I'm looking for a project for my Dad. He enjoys turning on his lathe but isn't extremely precise. He has made some paper towel holders and such but nothing smaller than a 1" round dowel for me to use in knives.

Where is the place to go for pen kits and parts? I'm looking for a kit with everything except wood, as we have LOTS of mesquite and pecan for projects like this.


----------



## rkent (Mar 4, 2010)

Check out www.woodturningz.com to start with. I have had quick shipping and great service from them.


----------



## WildThings (Jan 2, 2007)

check out www.penturners.org


----------



## bill (May 21, 2004)

There are tons of projects besides pens.

http://www.woodturningonline.com/Turning/Turning_projects.html

The bird houses are wonderful and popular.

I still make wood fishing lures.

If you have a good supply of wood, then let your mind go wild.

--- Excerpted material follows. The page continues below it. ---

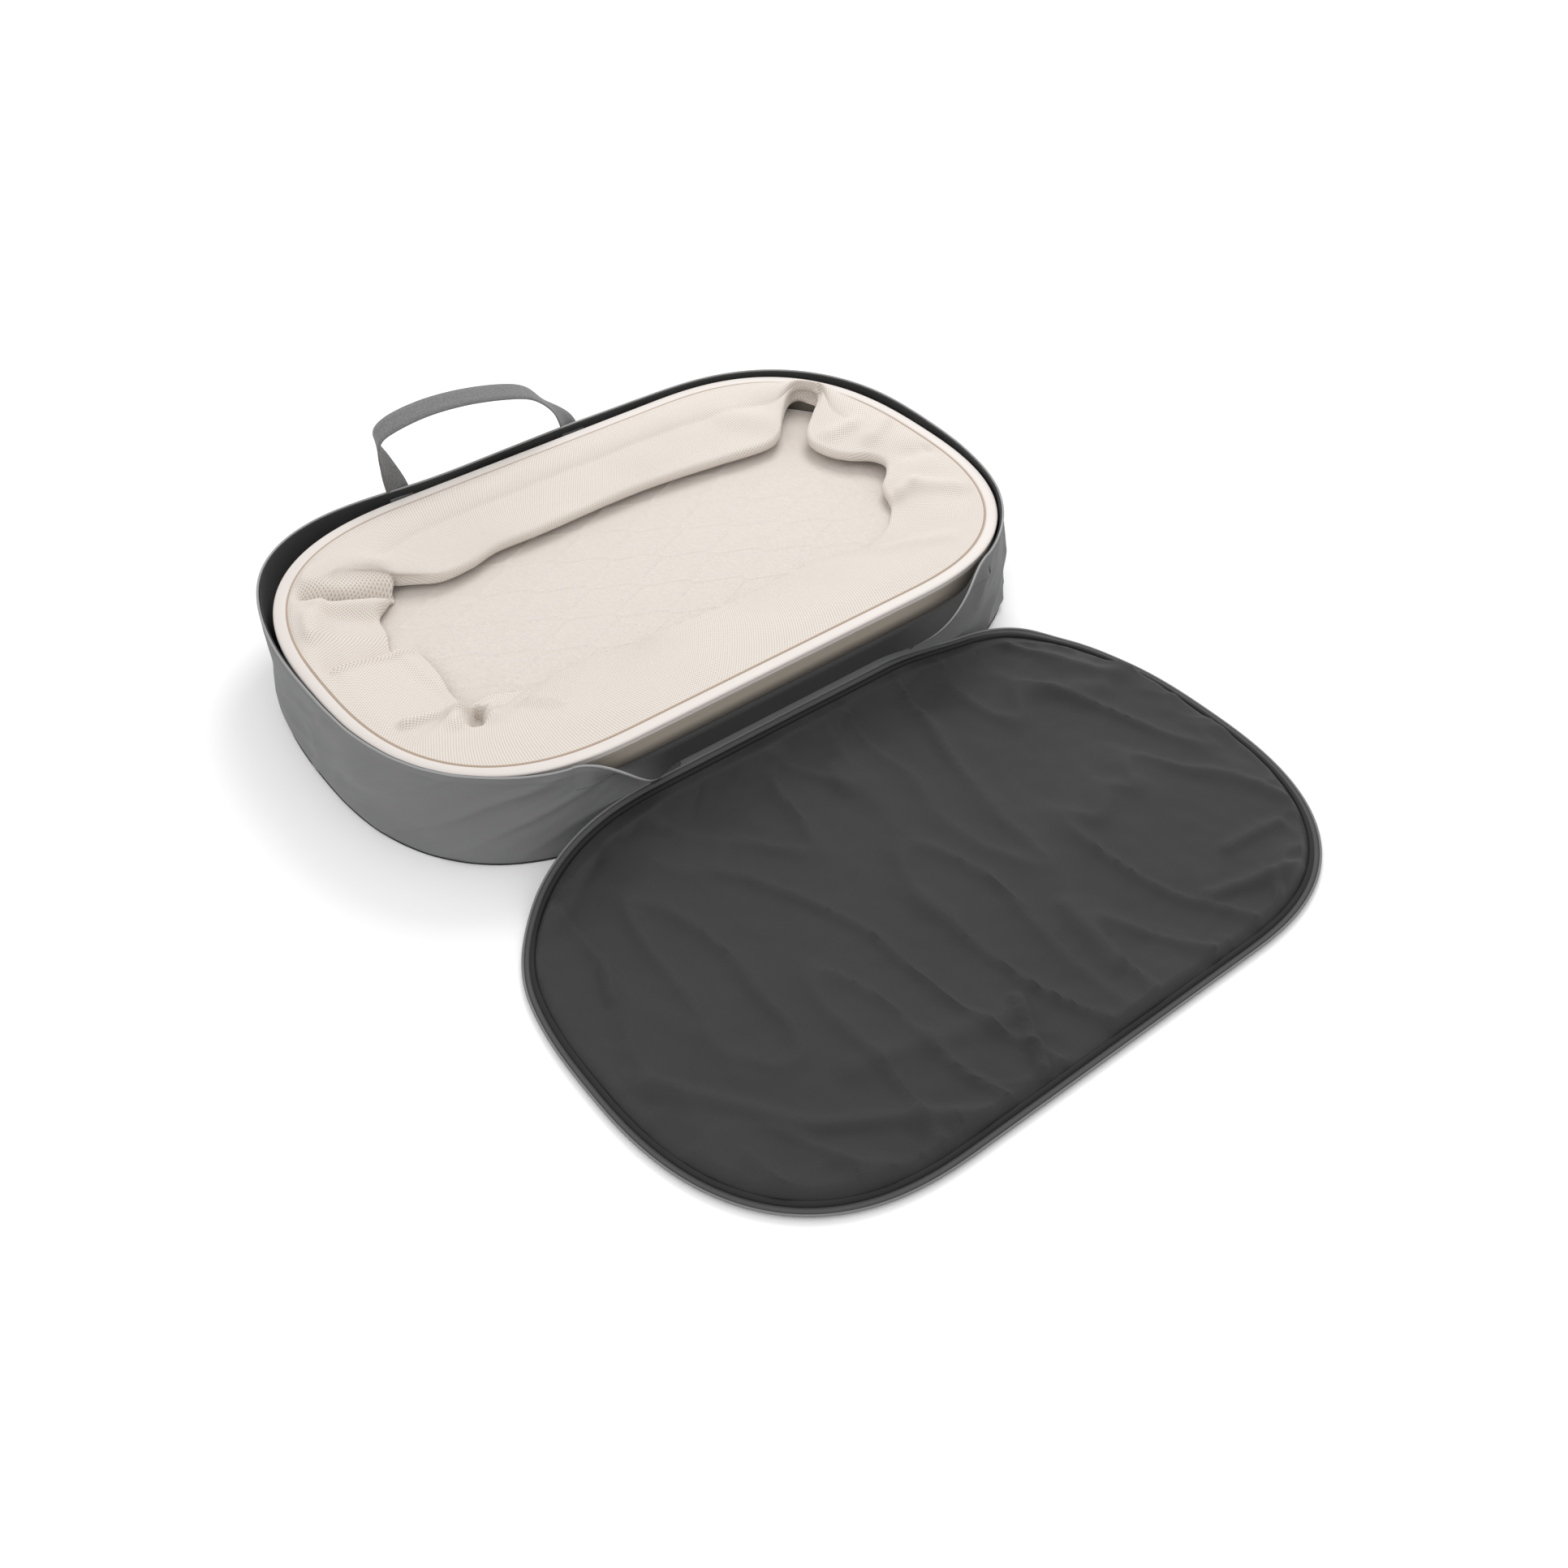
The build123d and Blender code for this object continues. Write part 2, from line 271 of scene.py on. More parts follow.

Lot of projects that won't require getting sucked into the pen vortex


----------



## bill (May 21, 2004)

WildThings said:


> check out www.penturners.org


might want to hold off for a few until they investigate the problems

I don't know..but there has been some issues over the last couple months, and I (IMO) think they are hacked (or they have some bad code)


----------



## Tortuga (May 21, 2004)

Here is a starting set for pen turning from PSI.. since he already has the lathe, this looks like about all he would need to get in business....

A WARNING though....It is 'addictive' and after he turns his first pen the 'vortex' will grab him and you won't see much of Dad after that.. He will be out in the shop...:rotfl::rotfl:

http://www.pennstateind.com/store/PKSTART1B2.html

or...below is the 'deluxe' set...but bet he could get started with the basic set above....

http://www.pennstateind.com/store/PKSTART1A2.html


----------



## CDHknives (Mar 17, 2012)

Thanks guys. he needs a summer project...the garden is long dead and fall is still a couple of months away, and Mom needs him out of the house! LOL! He has a detached shop with A/C and has already done most any project I can think of from turning shafts to building cabinets and bookshelves for the family. He is aging so something a little smaller would fit well I think...

I'll get him a starter kit and stand back. Either he'll like it or not, but if I push it'll be my fault when it fails.:rotfl:


----------



## bill (May 21, 2004)

I would suggest a small organization drawer. It's nice to have one location for all the different bushings when learning. If he enjoys it, they will start showing up and most have one use for each style 

Be sure to show him the other projects


----------



## 3192 (Dec 30, 2004)

HUT Products have always been good to me. gb
http://www.hutproducts.com/


----------